Jul 09, 2009 23:58
I decided this time last week to stay off facebook for a while - didn't know how long, but, after spending a while the day before on FB when I could have been doing something else, I decided it was necessary. I wish I could say it was easy to just do something else instead, but that would be a falsehood. I usually check my e-mail a couple times a day and afterward check fb to see what's new. This past week I found myself just going to other websites - such as Myspace or LJ - and wasting time there. Maybe not as much time, but that's not the point.
When did I become someone who needs a computer? Don't get me wrong, I feel privileged to have my own personal computer. I still know that is a luxury which most people in the world, even in the US, do not have. But I take it for granted. I spend hours in front of this machine every day, but I complain that there isn't enough time in the day. I haven't read a book for pleasure in probably at least 6 months, and I actually like to read. I haven't listened to new music on iTunes in a while, and I really enjoy music. I haven't exercised in several months, and I like when my body feels healthy and energetic.
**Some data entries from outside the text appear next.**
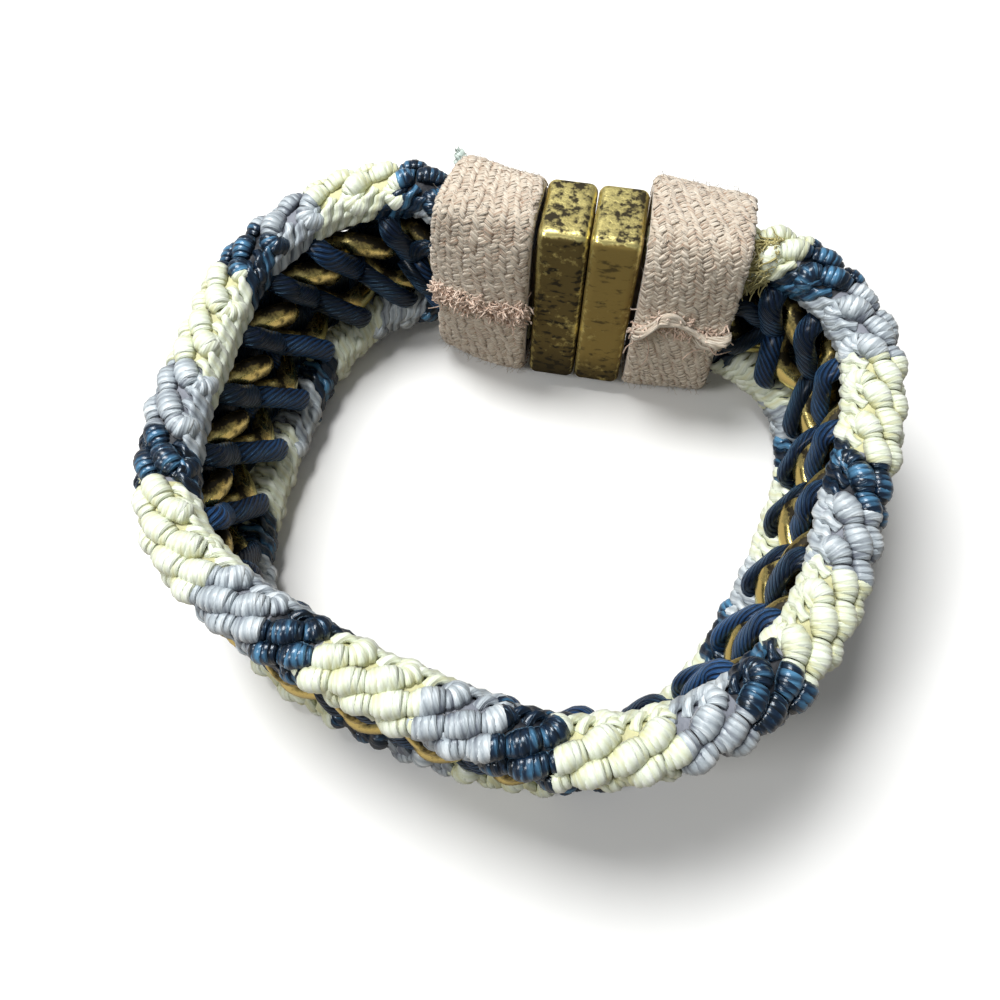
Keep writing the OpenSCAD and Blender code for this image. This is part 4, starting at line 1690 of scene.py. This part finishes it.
def make_stub():
    points = wall_point(STUB_U, STUB_A, STUB_V)[None] + STUB_SHIFTS[:, None]
    gathered = Gathered()
    thick = wall_frame(np.full(len(points), STUB_U[2]))[2]
    add_cord(gathered, points, *STUB_HALF, STUB_RINGS, thick, 0.5)
    tips = np.repeat(points[:, -2:], TUFT_COUNT, 0)
    root = tips[:, 1] + rng.normal(0, TUFT_SPREAD, tips[:, 1].shape)
    heading = unit(tips[:, 1] - tips[:, 0] + rng.normal(0, 0.2, root.shape))
    length = TUFT_SHORTEST + TUFT_LONGER_BY * rng.random(len(root))
    add_strays(gathered, root, heading, length, TUFT_CURL, TUFT_RADIUS, TUFT_RINGS, TUFT_SIDES)
    gathered.make("cord_stub", glued_cord)


glued_cord = cord_material(
    "glued_cord", colour(168, 184, 176), colour(206, 220, 212), colour(232, 240, 234), 2.0, 0.05,
    Roughness=0.5, Coat_Weight=0.2)
make_stub()

# %% [markdown]
# Beside the right wrap the band's own strands are cut and glued down as a straw-coloured fringe
# over its top and inner side. Its strands start on the band's surface and point to the ribbon.

# %% Straw-coloured fringe
FRINGE_COUNT = 320
FRINGE_REACH = 3.4
FRINGE_OVERLAP = 0.6
FRINGE_TURNS = [95, 150]
FRINGE_SINK = 0.1
FRINGE_SHORTEST = 1.2
FRINGE_LONGER_BY = 1.0
FRINGE_CURL = 0.3
FRINGE_THINNEST = 0.06
FRINGE_THICKER_BY = 0.07
FRINGE_RINGS = 7
FRINGE_SIDES = 5


def make_fringe():
    u = MOUTH_RIGHT + FRINGE_OVERLAP - FRINGE_REACH * rng.random(FRINGE_COUNT) ** 1.5
    turn = np.radians(FRINGE_TURNS[0] + FRINGE_TURNS[1] * rng.random(FRINGE_COUNT))
    root = band_point(u, turn, FRINGE_SINK, UPPER)
    _, along, _, height = wall_frame(u)
    heading = unit(along + rng.normal(0, 0.35, root.shape) - 0.5 * height)
    length = FRINGE_SHORTEST + FRINGE_LONGER_BY * rng.random(FRINGE_COUNT)
    radius = FRINGE_THINNEST + FRINGE_THICKER_BY * rng.random(FRINGE_COUNT)
    gathered = Gathered()
    add_strays(gathered, root, heading, length, FRINGE_CURL, radius, FRINGE_RINGS, FRINGE_SIDES)
    gathered.make("cord_fringe", straw_cord)


straw_cord = cord_material(
    "straw_cord", colour(140, 124, 66), colour(204, 194, 132), colour(232, 228, 180), 2.0, 0.05,
    Roughness=0.5, Coat_Weight=0.3)
make_fringe()

# %% [markdown]
# The floor is a plain plane. The camera sees it nearly white, as in the photo, but to the light it
# is a little darker and warmer, so that it doesn't brighten the cords from below. The light path
# node tells the two apart. The floor isn't part of the object.

# %% Floor
FLOOR_REACH = 1.5


def make_floor():
    mesh = bpy.data.meshes.new("floor")
    mesh.from_pydata([(x * FLOOR_REACH, y * FLOOR_REACH, 0)
                      for x, y in ((-1, -1), (1, -1), (1, 1), (-1, 1))], [], [(0, 1, 2, 3)])
    floor = bpy.data.objects.new("floor", mesh)
    material, tree, shader = new_material("pale_floor", Roughness=0.8)
    seen = node(tree, "LightPath").outputs["Is Camera Ray"]
    tone = blend_colours(tree, seen, colour(158, 149, 138), colour(250, 250, 248))
    tree.links.new(tone, shader.inputs["Base Color"])
    mesh.materials.append(material)
    bpy.context.scene.collection.objects.link(floor)


make_floor()
print("floor reaches to both sides in m:", FLOOR_REACH)

# %% [markdown]
# The light is soft studio light: a large lamp overhead for even light, a smaller one in front for
# the satin's highlights, and a pale world that fills the shadows. Square area lamps give the soft
# edges of such shadows, which point lamps don't.

# %% Lamps and world
LAMP_AIM = [0, 0, 10]
WORLD_TINT = (0.96, 0.98, 1, 1)
WORLD_STRENGTH = 0.22


def make_lamp(name, place, size, energy):
    """A square lamp at a place in millimetres, turned towards the bracelet."""
    data = bpy.data.lights.new(name, "AREA")
    data.size = size * MM
    data.energy = energy
    lamp = bpy.data.objects.new(name, data)
    back = unit(np.array(place, float) - LAMP_AIM)
    side = unit(np.cross([0, 1, 0.01], back))
    lamp.matrix_world = placed_at(side, np.cross(back, side), back, place)
    bpy.context.scene.collection.objects.link(lamp)
    print(name, "watts:", energy)


def make_world():
    world = bpy.data.worlds.new("soft_world")
    bpy.context.scene.world = world
    world.use_nodes = True
    background = world.node_tree.nodes["Background"]
    background.inputs["Color"].default_value = WORLD_TINT
    background.inputs["Strength"].default_value = WORLD_STRENGTH


make_lamp("overhead", [-130, 110, 360], 170, 1.85)
make_lamp("front_left", [-220, -160, 260], 90, 0.45)
make_world()

# %% Triangles in all
print("triangles in all:", sum(triangle_counts.values()))
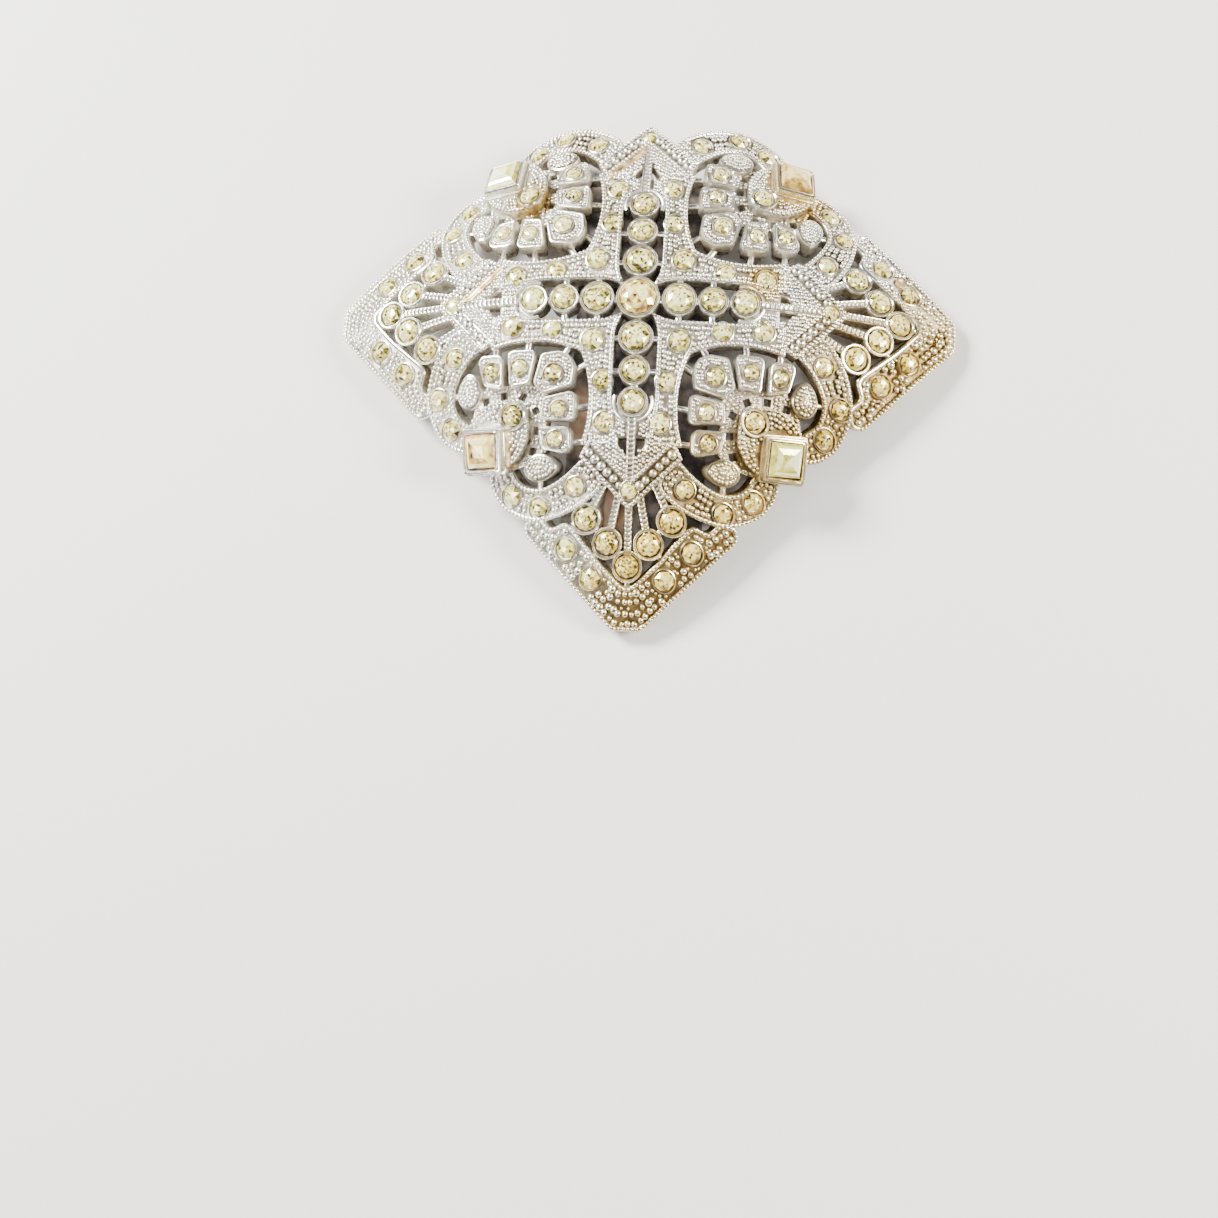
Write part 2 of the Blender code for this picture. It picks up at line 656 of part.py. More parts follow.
def make_back_clip(parts, cutters, spring_metal):
    """The spring clip as a bent strip with a forked end."""
    line = clip_profile()
    mesh = bpy.data.meshes.new("back_clip")
    half = LEAF_WIDTH / 2
    points = [(side * half * MM, y * MM, z * MM) for y, z in line for side in (1, -1)]
    faces = [(2 * i, 2 * i + 1, 2 * i + 3, 2 * i + 2) for i in range(len(line) - 1)]
    mesh.from_pydata(points, [], faces)
    mesh.materials.append(spring_metal)
    leaf = place_object("back_clip", mesh, parts)
    wall = leaf.modifiers.new("wall", "SOLIDIFY")
    wall.thickness = LEAF_THICKNESS * MM
    wall.offset = 0
    wall.use_even_offset = True
    end = line[-1][0]
    pitch = LEAF_WIDTH / (LEAF_SLOTS + 1)
    for number in range(LEAF_SLOTS):
        x = (number - (LEAF_SLOTS - 1) / 2) * pitch
        size = (LEAF_SLOT_WIDTH, 2 * LEAF_SLOT_LENGTH, DOME_RADIUS)
        bpy.ops.mesh.primitive_cube_add(size=1, location=(x * MM, end * MM, 0))
        cutter = bpy.context.object
        cutter.name = f"grip_slot_{number + 1}"
        cutter.data.transform(Matrix.Diagonal((*size, 1 / MM)) * MM)
        for owner in list(cutter.users_collection):
            owner.objects.unlink(cutter)
        cutters.objects.link(cutter)
        cutter.hide_render = True
        cutter.display_type = "WIRE"
        cut = leaf.modifiers.new(cutter.name, "BOOLEAN")
        cut.operation = "DIFFERENCE"
        cut.object = cutter
        cut.solver = "EXACT"
    return leaf


def stand_on_tips(parts, clip_cutters, casting):
    """Lifts everything so that the tips stand on z = 0, with the origin under the middle."""
    flat = np.empty(3 * len(casting.data.vertices))
    casting.data.vertices.foreach_get("co", flat)
    low, high = flat.reshape(-1, 3).min(axis=0), flat.reshape(-1, 3).max(axis=0)
    base = place_object("clip_base", None, parts)
    base.location = (-(low[0] + high[0]) / 2, -(low[1] + high[1]) / 2, -low[2])
    for part in (*parts.objects, *clip_cutters.objects):
        if part is not base:
            part.parent = base


def main():
    for thing in list(bpy.data.objects):
        bpy.data.objects.remove(thing)
    scene = bpy.context.scene.collection
    collections = {}
    for name in ("dress_clip", "casting_shapes", "casting_cutters", "clip_cutters"):
        collections[name] = bpy.data.collections.new(name)
        scene.children.link(collections[name])
    parts = collections["dress_clip"]

    metal = material("cast_metal", (0.62, 0.59, 0.53), 1.0, 0.32)
    glass = material("paste_stone", (0.9, 0.86, 0.62), 0.0, 0.05)
    spring_metal = material("spring_metal", (0.68, 0.42, 0.3), 1.0, 0.38)

    casting = make_casting(parts, collections["casting_shapes"], collections["casting_cutters"], metal)
    for name in ("casting_shapes", "casting_cutters"):
        for shape in list(collections[name].objects):
            bpy.data.objects.remove(shape)
        bpy.data.collections.remove(collections[name])
    make_stones(parts, glass)
    make_back_clip(parts, collections["clip_cutters"], spring_metal)
    stand_on_tips(parts, collections["clip_cutters"], casting)


main()
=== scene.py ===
# %% [markdown]
# # A domed dress clip in cast white metal and paste
#
# The clip is one pierced casting with about 120 stones, bent over a shallow dome.
# Its solids come from a CAD model.  This lesson dresses them: fine pieces take the place of the
# plain casting and of the plain stones, and every surface gets a procedural finish.
#
# The CAD model could be refined with modifiers, but its triangles are too few for beading.
# So the fine pieces are computed afresh, from the same plan and the same dome.

# %% Load the CAD model
from math import pi, radians, sqrt

import bmesh
import bpy
import numpy as np
from mathutils import Matrix, Vector
from mathutils.geometry import tessellate_polygon


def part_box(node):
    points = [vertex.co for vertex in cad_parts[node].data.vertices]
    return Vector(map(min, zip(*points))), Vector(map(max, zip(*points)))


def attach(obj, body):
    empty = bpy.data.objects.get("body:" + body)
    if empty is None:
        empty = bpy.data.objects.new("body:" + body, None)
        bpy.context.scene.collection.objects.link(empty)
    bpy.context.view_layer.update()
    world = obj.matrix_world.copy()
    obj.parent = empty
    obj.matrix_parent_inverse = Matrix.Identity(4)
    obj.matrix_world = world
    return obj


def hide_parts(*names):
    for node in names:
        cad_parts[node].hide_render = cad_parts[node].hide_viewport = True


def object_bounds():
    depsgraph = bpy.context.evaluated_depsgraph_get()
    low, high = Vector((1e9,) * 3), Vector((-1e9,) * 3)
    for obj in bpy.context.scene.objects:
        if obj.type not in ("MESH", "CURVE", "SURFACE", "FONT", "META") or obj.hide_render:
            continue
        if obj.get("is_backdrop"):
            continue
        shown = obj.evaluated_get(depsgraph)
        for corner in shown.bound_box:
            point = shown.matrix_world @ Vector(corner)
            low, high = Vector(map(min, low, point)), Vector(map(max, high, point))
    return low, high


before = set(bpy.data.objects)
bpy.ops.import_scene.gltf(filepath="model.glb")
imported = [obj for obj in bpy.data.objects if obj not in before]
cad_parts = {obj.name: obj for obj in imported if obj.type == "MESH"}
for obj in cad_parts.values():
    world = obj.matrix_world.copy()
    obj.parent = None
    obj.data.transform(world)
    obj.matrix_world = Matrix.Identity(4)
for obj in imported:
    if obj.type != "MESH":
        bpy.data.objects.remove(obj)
cad_box = [list(corner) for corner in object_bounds()]
print("CAD nodes:", len(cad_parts))

# %% [markdown]
# ## The drawing board
#
# The casting is drawn flat, in millimetres, with the centre stone at 0, 0.  Each point has a plan
# place x, y and a height above the dome.  Plan tables are in hundredths of the arm's reach, with u
# out along an arm and v across it.  The arms are numbered anticlockwise from the right one.
#
# Bending comes last: one formula carries every finished point onto the dome.  This keeps the
# drawing simple, and all pieces follow the same dome, so nothing has to be fitted by eye.

# %% Plan sizes and the dome
ARM_REACH = 19.1            # from the middle to a chevron's point
TIP_REACH = 29.2            # from the middle to the end of a fan tip
PERCENT = ARM_REACH / 100
SQUARE_AT = 69.5            # plan x and y of a square stone, in hundredths
DOME_RADIUS = 60.75
QUADRANT_DROP = 1.55        # how much lower than a sphere the dome lies at the square stones
DROP_PLACE = SQUARE_AT * PERCENT
BACK = -1.3                 # height of the casting's back
TABLE_ABOVE_DOME = 1.061    # height of the centre stone's flat top
RIGHT, TOP, LEFT, BOTTOM = EVERY_ARM = (0, 1, 2, 3)
FANS = (RIGHT, LEFT, BOTTOM)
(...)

I always feel as if I'm behind on my bible study, but I hunger for His word. the list could go on and on ... I feel like I have let myself get jaded and complacent. Tonight I left myself log-in to FB, supposedly just to check messages, wall posts, etc. But an hour and a half later I realize it is midnight - too late to curl up in bed and watch the new episode of Burn Notice my DVR recorded. Needless to say I am disappointed with myself. (You may be thinking, well, why are you still online dork? The answer is this is my journal, and I'll do as I please - jk, sort of. The real answer is I will be going to bed as soon as I get this out. Writing is very therapeutic and helps me sort things out in my head.)
So, I think I will be staying off FB for a while, with the sole exception of checking inbox messages and birthdays. I might even put a time limit on FB. hmm... FB has only been around less than 5 years, and the internet a little more than that. Yet life went on for centuries before either existed. I will survive and live to see another day (I couldn't choose which lyric to quote so I used both, hehe). I feel like I left something off, but oh well, myabe I'll think of it later.